# MATERIAL

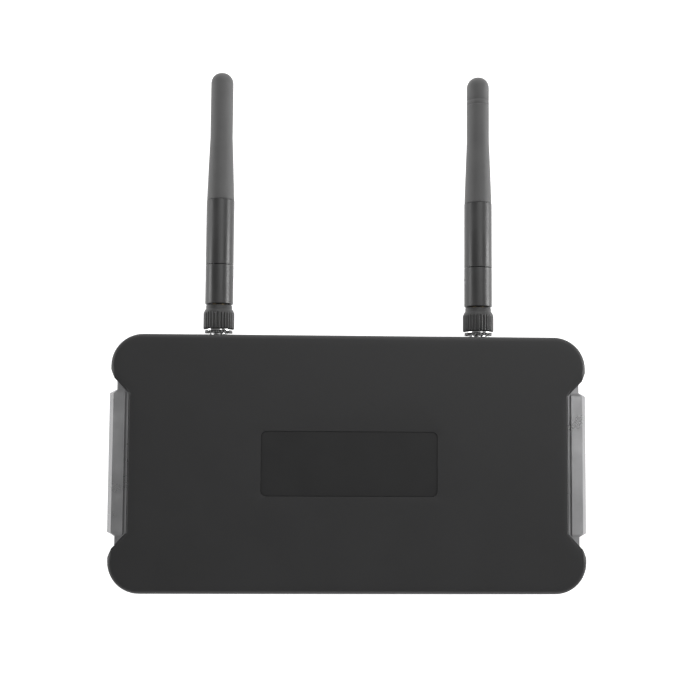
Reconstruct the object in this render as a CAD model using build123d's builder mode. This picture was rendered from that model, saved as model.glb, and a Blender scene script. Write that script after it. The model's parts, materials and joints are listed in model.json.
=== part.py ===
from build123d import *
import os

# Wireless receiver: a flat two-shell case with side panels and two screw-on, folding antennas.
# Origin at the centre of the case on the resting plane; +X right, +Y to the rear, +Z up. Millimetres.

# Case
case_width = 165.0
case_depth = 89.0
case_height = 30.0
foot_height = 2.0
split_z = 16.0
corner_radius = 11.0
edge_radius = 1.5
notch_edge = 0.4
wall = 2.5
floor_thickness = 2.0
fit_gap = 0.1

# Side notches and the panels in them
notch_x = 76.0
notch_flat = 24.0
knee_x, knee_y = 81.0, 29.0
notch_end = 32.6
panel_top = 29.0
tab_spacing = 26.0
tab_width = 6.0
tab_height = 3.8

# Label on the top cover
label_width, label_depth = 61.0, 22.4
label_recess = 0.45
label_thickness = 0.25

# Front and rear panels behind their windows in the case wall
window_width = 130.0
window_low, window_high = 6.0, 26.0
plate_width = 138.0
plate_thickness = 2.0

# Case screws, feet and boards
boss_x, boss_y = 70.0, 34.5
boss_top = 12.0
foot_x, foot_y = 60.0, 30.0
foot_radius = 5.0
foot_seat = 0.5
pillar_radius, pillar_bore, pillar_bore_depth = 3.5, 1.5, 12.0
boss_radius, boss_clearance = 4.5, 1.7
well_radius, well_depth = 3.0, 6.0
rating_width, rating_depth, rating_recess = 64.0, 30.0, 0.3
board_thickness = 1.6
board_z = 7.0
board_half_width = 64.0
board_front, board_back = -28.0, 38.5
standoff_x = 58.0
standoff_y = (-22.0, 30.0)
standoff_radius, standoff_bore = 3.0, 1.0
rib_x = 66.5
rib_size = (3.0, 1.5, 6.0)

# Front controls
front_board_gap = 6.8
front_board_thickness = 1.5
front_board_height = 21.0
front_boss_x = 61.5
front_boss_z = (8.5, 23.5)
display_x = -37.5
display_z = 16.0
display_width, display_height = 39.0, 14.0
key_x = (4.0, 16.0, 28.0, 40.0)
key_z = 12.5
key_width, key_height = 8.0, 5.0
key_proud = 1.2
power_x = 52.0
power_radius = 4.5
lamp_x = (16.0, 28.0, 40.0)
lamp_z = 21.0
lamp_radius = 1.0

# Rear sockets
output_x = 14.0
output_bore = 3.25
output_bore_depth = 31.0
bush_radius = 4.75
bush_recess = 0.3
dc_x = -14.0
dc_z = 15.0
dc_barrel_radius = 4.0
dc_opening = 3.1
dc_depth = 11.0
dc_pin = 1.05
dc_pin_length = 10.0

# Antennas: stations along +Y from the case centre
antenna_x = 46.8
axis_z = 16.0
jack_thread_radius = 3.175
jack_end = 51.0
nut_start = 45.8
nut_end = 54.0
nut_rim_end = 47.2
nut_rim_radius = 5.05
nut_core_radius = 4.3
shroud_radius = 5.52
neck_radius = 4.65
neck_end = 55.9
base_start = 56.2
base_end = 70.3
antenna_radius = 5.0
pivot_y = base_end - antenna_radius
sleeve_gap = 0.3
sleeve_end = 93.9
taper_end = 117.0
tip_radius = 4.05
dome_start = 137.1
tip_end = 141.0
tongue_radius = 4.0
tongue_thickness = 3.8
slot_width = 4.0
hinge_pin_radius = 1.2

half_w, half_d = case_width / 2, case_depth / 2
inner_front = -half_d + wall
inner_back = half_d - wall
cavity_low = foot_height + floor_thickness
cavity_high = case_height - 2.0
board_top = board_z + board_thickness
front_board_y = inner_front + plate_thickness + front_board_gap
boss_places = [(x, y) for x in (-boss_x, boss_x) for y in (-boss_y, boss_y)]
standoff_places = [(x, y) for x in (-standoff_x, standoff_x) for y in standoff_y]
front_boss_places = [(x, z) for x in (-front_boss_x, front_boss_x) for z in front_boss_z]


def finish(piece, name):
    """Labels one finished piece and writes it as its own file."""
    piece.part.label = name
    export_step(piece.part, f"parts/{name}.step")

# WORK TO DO
From the first line above through the line that contains "fit_gap = 0.1", quote each line exactly. Output nothing more.

# FULL SOLUTION
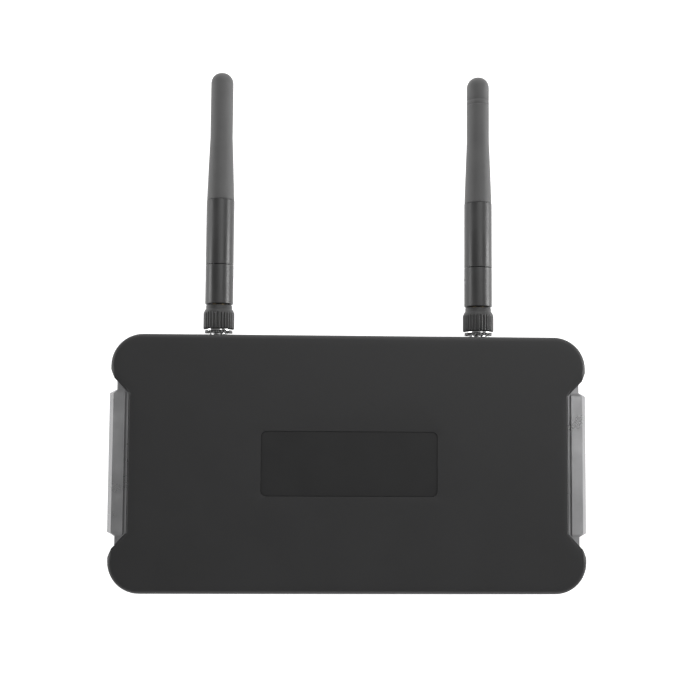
Reconstruct the object in this render as a CAD model using build123d's builder mode. This picture was rendered from that model, saved as model.glb, and a Blender scene script. Write that script after it. The model's parts, materials and joints are listed in model.json.
=== part.py ===
from build123d import *
import os

# Wireless receiver: a flat two-shell case with side panels and two screw-on, folding antennas.
# Origin at the centre of the case on the resting plane; +X right, +Y to the rear, +Z up. Millimetres.

# Case
case_width = 165.0
case_depth = 89.0
case_height = 30.0
foot_height = 2.0
split_z = 16.0
corner_radius = 11.0
edge_radius = 1.5
notch_edge = 0.4
wall = 2.5
floor_thickness = 2.0
fit_gap = 0.1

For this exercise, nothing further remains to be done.